Because of this weather mess though some people weren't as nice as they could be. I was stuck in the Albuquerque New Mexico airport on the worst of the days--Thursday. Many, many flights were cancelled all through the west, like Arizona, California and Nevada. One man in particular was just down right mean. He was yelling at anyone who would listen about how dare they cancel his flight. He approached a young girl at the SouthWest gates and preceeded to humilate the poor girl for a good twenty minutes. All I could hear her say was "I'm sorry, I don't control the weather." He stomped away madder than ever.
I was next in line and even though I didn't know the man, apologized to "Melissa" for what she was going through that day. She just smiled and said "Just part of the job...most people understand."
Melissa helped me get onto a flight and even moved my luggage to that one. I asked her name and said I would write a letter to her boss thanking her for her friendliness.
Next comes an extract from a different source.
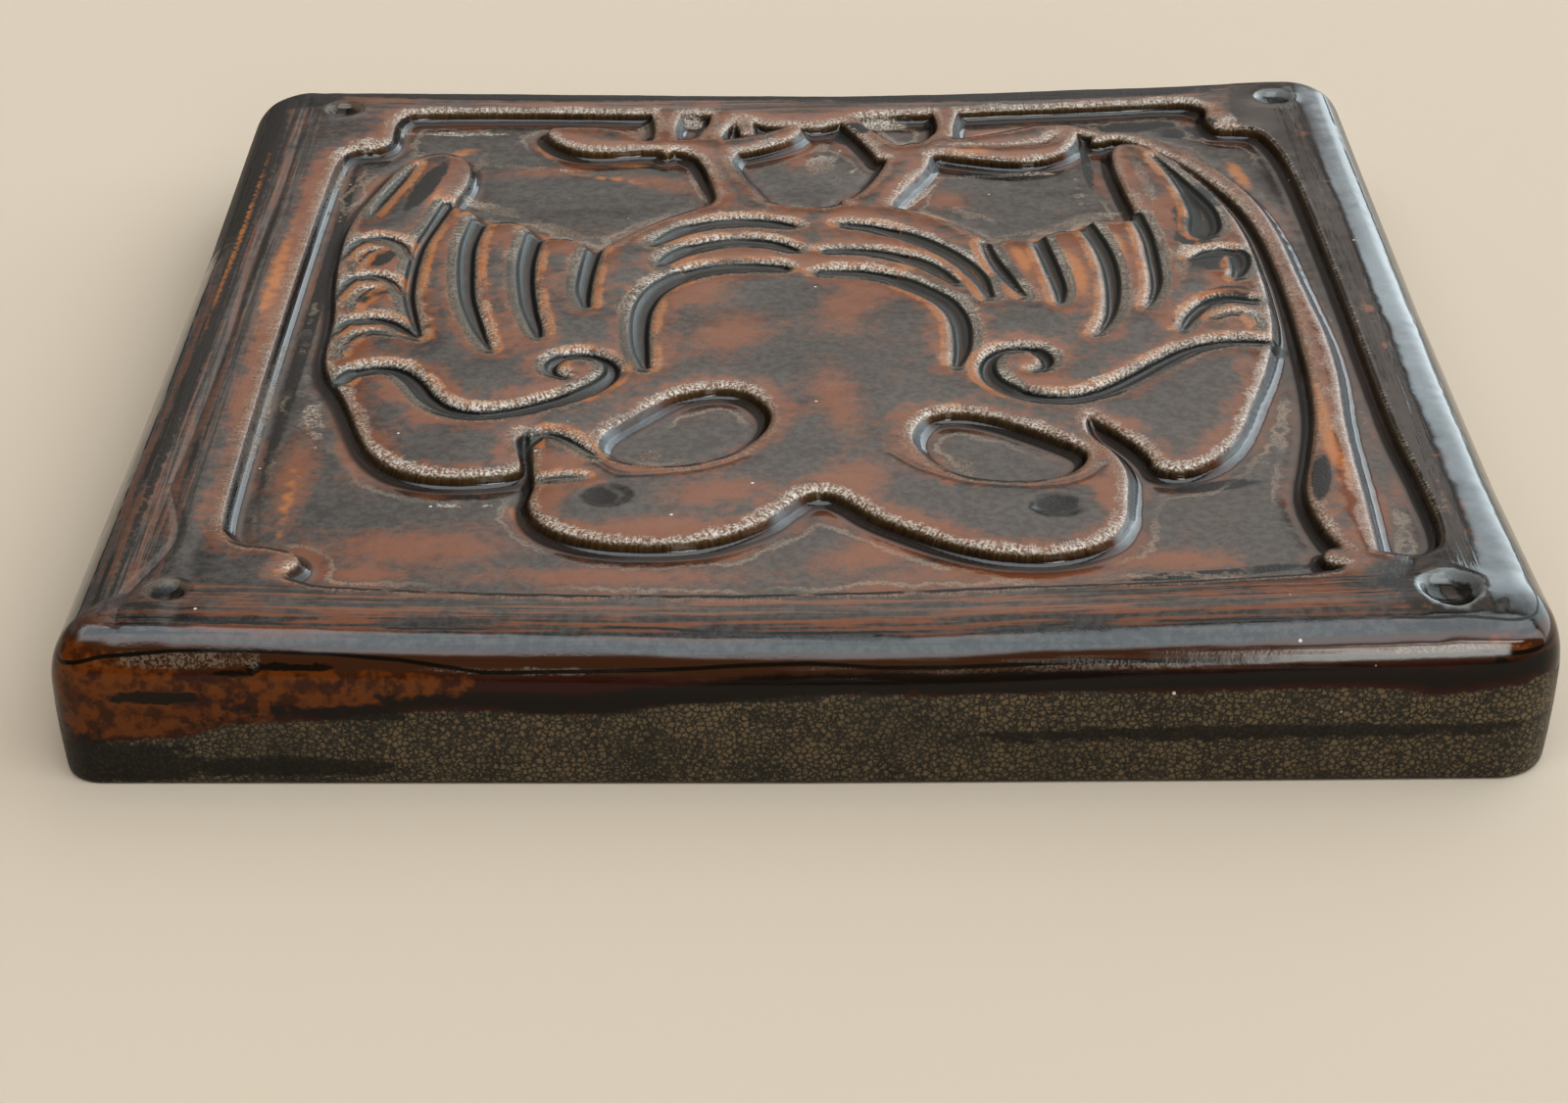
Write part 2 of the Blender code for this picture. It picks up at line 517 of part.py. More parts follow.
def edge_shift(across, along, low, high):
    """How far two opposite edges move a place: all of it at the edge, none inside its strip."""
    reach = (np.abs(across) - WIDTH / 2 + EDGE_STRIP) / EDGE_STRIP
    inward = np.interp(along, [place for place, _ in low], [shift for _, shift in low])
    outward_shift = np.interp(along, [place for place, _ in high], [shift for _, shift in high])
    return np.clip(reach, 0, 1) * np.where(across < 0, -inward, outward_shift)


def placed(places, heights):
    """Points of the tile in metres, with the shifts of its edges, the curl and the sag."""
    x, y = places[:, 0], places[:, 1]
    across = x + edge_shift(x, y, LEFT_EDGE, RIGHT_EDGE)
    along = y + edge_shift(y, x, NEAR_EDGE, FAR_EDGE)
    lifted = heights * (1 + (curl_height(x, y) - sag(x, y)) / THICK)
    return [Vector(point) * MM for point in np.stack([across, along, lifted], axis=1)]


def make_face(bm):
    """The carved face as one triangulated sheet that follows every outline. Returns its rim."""
    relief, plan = Relief(), Plan()
    for step in range(FACE_STEPS, -1, -1):
        ring = slab_ring(rounding_ring(step)[0])
        plan.add_line(ring, np.full(len(ring), True))
    plan_ground(plan, relief)
    plan_cuts(plan, relief)
    places, _, faces, _, _, _ = settled(settled(plan)).sheet()
    places = np.array([tuple(place) for place in places])
    heights = THICK - rounding_drop(places) - relief.depth(places)
    verts = [bm.verts.new(point) for point in placed(places, heights)]
    for names in faces:
        bm.faces.new([verts[name] for name in names])
    return verts[:len(ring)]


def make_sides(bm, upper):
    """The rest of the rounding, the sides and the flat base, ring by ring."""
    rings = [rounding_ring(step) for step in range(FACE_STEPS + 1, ROUNDING_STEPS + 1)]
    rings = [(inset, THICK - drop) for inset, drop in rings] + LOWER_SIDE
    for inset, height in rings:
        ring = slab_ring(inset)
        lower = [bm.verts.new(point) for point in placed(ring, np.full(len(ring), height))]
        for k in range(len(ring)):
            bm.faces.new((upper[k - 1], upper[k], lower[k], lower[k - 1]))
        upper = lower
    bm.faces.new(upper)


def glaze_material():
    material = bpy.data.materials.new("dark glaze")
    material.use_nodes = True
    shader = material.node_tree.nodes["Principled BSDF"]
    shader.inputs["Base Color"].default_value = GLAZE_COLOUR
    shader.inputs["Roughness"].default_value = GLAZE_ROUGHNESS
    shader.inputs["Metallic"].default_value = 0.0
    material.diffuse_color = GLAZE_COLOUR
    return material


def make_tile(collection):
    bm = bmesh.new()
    make_sides(bm, make_face(bm))
    bmesh.ops.recalc_face_normals(bm, faces=bm.faces)
    mesh = bpy.data.meshes.new("tile")
    bm.to_mesh(mesh)
    bm.free()
    mesh.materials.append(glaze_material())
    tile = bpy.data.objects.new("tile", mesh)
    collection.objects.link(tile)
    return tile


def main():
    for item in list(bpy.data.objects):
        bpy.data.objects.remove(item)
    model = bpy.data.collections.new("pottery tile")
    bpy.context.scene.collection.children.link(model)
    make_tile(model)


main()
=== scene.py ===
# Looks of the art pottery tile: one fine mesh of its carved face, sides and underside, a dark
# iron glaze that thins to tan and amber on the crests, a pale floor and soft studio light.
# X runs to the right, Y to the far edge and Z up. Sizes are in millimetres unless they say so.
import math

import bmesh
import bpy
import numpy as np
from mathutils import Matrix, Vector
from mathutils.geometry import delaunay_2d_cdt

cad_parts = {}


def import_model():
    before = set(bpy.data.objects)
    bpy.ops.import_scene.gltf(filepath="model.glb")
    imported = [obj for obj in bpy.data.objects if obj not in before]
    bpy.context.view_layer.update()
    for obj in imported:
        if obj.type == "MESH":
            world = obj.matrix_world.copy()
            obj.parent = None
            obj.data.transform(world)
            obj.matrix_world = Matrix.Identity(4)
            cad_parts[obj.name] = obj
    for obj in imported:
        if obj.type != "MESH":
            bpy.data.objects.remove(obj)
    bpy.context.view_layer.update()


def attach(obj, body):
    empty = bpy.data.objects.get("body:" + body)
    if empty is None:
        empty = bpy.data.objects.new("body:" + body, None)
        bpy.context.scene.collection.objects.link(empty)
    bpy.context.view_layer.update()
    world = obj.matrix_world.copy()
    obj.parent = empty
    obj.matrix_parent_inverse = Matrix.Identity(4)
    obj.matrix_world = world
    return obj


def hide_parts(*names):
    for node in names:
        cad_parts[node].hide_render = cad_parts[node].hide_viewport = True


MM = 0.001

# The photograph's camera: its place in metres, its angles in degrees and its lens.
CAMERA_PLACE = (-0.00341, -0.45953, 0.23782)
CAMERA_PITCH = 29.42
CAMERA_YAW = -0.03
CAMERA_ROLL = 0.33
CAMERA_LENS = 71.46
SENSOR_WIDTH = 36.0

# Driving dimensions of the slab, the same as the solid's. Each corner has its side of X and Y
# and its radius. The top edge is rounded by a quarter ellipse.
WIDTH = 204.4
THICK = 23.7
CORNERS = [(1, 1, 11.0), (-1, 1, 11.0), (-1, -1, 5.5), (1, -1, 8.0)]
LEAST_RADIUS = 2.5
ROUNDING_WIDTH = 7.0
ROUNDING_HEIGHT = 10.0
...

I even saw her smile as I left.
But back to "the man." Of course he was waiting in my area of the airport and still complaining about missing his cancelled flight.
As "Dimitri" started to call my flight to line up, this idiot walked straight up to him and started to complain very loudly about "why are they leaving, if I'm not?" Dimitri started to explain, but "the man" got extremely agitated and walked away mumbling "F***ING rude, A**HOLE."
That did for many of us in line. As he returned to get "your name, so I can report you" a few us yelled back at him about him being rude. He looked at us all, threw up his middle finger and cursed us all out. One older man went and got security, and as we were being loaded into our plane, he was handcuffed and loaded  to who-knows-where.
I guess my moral here is that God is listening and reacts to everything, even if you don't think he is. We all got what we deserved...me a plane ride home...Melissa and Dimitri justice and a smile...and the mean old man, a place to calm down by hinself--jail.